Oh, that mentions that the startup happened 15+ years ago. I feel like that might've been relevant to mention in this post too... It's a fast changing world in the valley.


"Some VCs won't believe that a 25-year old white woman (who -- gasp! -- wears skirts and makeup) is capable of being a technically solid engineer. We soon figured out that pitches to potential investors went better if I was dressed like a slob in sweatpants."

Sad but I can see this happening..

"No matter how dreamy the startup, it is not worth sacrificing your health."

I just wish more bosses of start ups felt this way about their employees! But I suppose that's because they have much more to gain and not much to lose from making their employees work more than they should.


"Some VCs won't believe that a 25-year old white woman (who -- gasp! -- wears skirts and makeup) is capable of being a technically solid engineer. We soon figured out that pitches to potential investors went better if I was dressed like a slob in sweatpants."

I've seen that one happen, and I had a lesser version of it happen to me because I dress east coast prep. I started wearing sloppier clothes for some outside meetings and got treated better. Even inside the company, it took new hires a while before they realized that I have skills.

SV culture on appearance is every bit as stupid as the culture of the dinosaurs, it's just flip-flopped. Instead of 'you must dress professionally', it's 'you must wear unflattering hoodies, t-shirts, and jeans.'


I think I missed out on funding once for wearing a collar.


I am from a subset of the world that believes one is not to be taken seriously in the business world (including the engineering professions and software) unless one is dressed full business professional, so that was definitely culture shock.

It does feel strange to be talked down to when dressed professionally, yet talked to like you understand what's going on when you show up in Vans and a hoodie, indeed.

Logically speaking, if everyone dresses down, that includes women as well. Kickass male "code warriors" aren't stereotypically known for their sharp grooming habits either.


Many reasonable points, but misses the biggest lesson you MUST learn to have a chance of being successful at anything.

The lesson is simple. It is that you know nothing, and nobody else does either.

On the note of cofounders... I can't understand why more people don't end up in business with childhood friends. Met my cofounder aged 12. Started our first business at 13. Then 14, 15, 16... Then 22 - and that one stuck - 31 now, both in years and headcount. Trust isn't something we even think about. It just is.

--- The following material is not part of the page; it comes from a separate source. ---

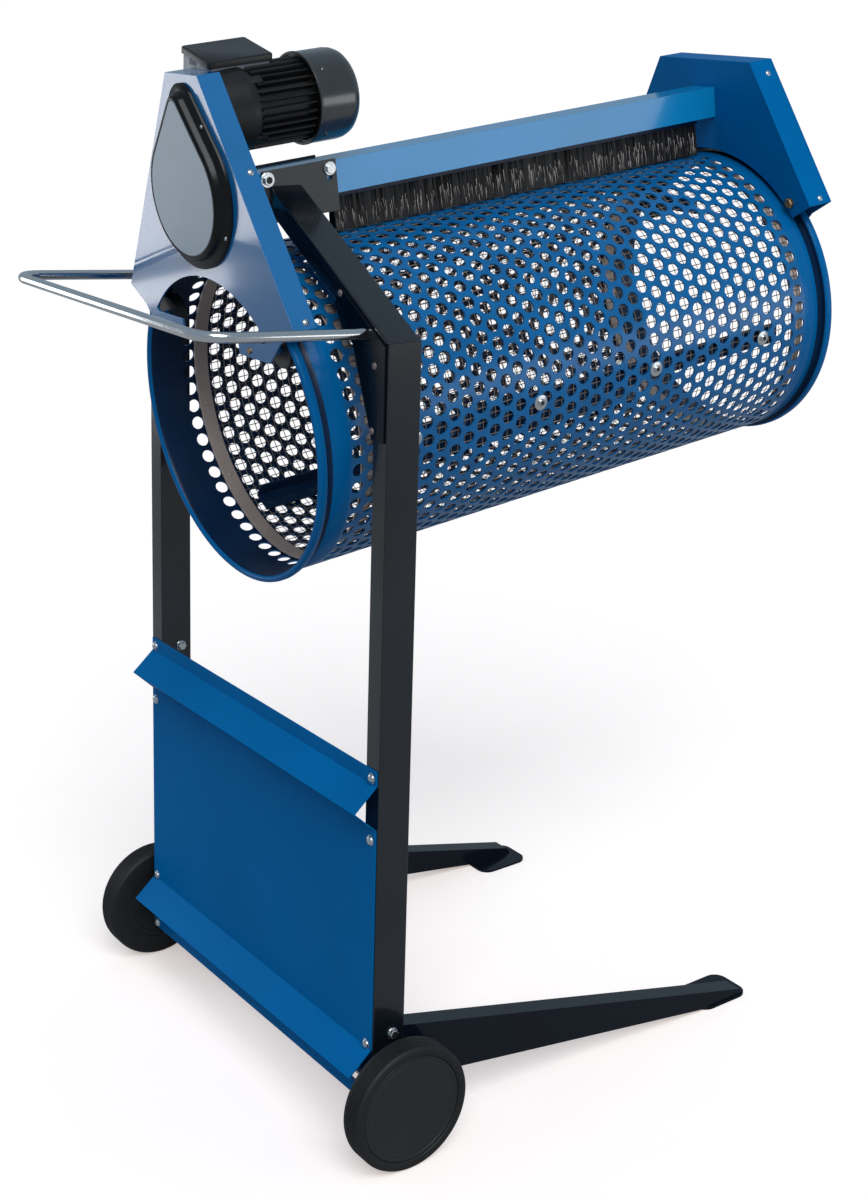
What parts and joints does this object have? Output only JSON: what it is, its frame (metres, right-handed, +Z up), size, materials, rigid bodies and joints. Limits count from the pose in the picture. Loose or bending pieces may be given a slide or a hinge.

Agreed on this. My CTO and co-founder is a friend from highschool (~18 years ago, at this point); we've weathered being teenagers together, and stayed closed through the trials of young adulthood, kids, marriages, and mortgages.

It doesn't make starting a company from scratch easier, but it does mean that (a) there are few "hard conversations" that can compare to the ones we've already had at some point, (b) trust is implicit, and (c) we can communicate very efficiently and effectively.

If founding is like marriage, then marry your best friend.


>Order the rug pad for your booth at trade shows.

Old MSFT trick from Comdex/Windows World days. Everybody was always standing at their cubes because they used double pads under the carpet.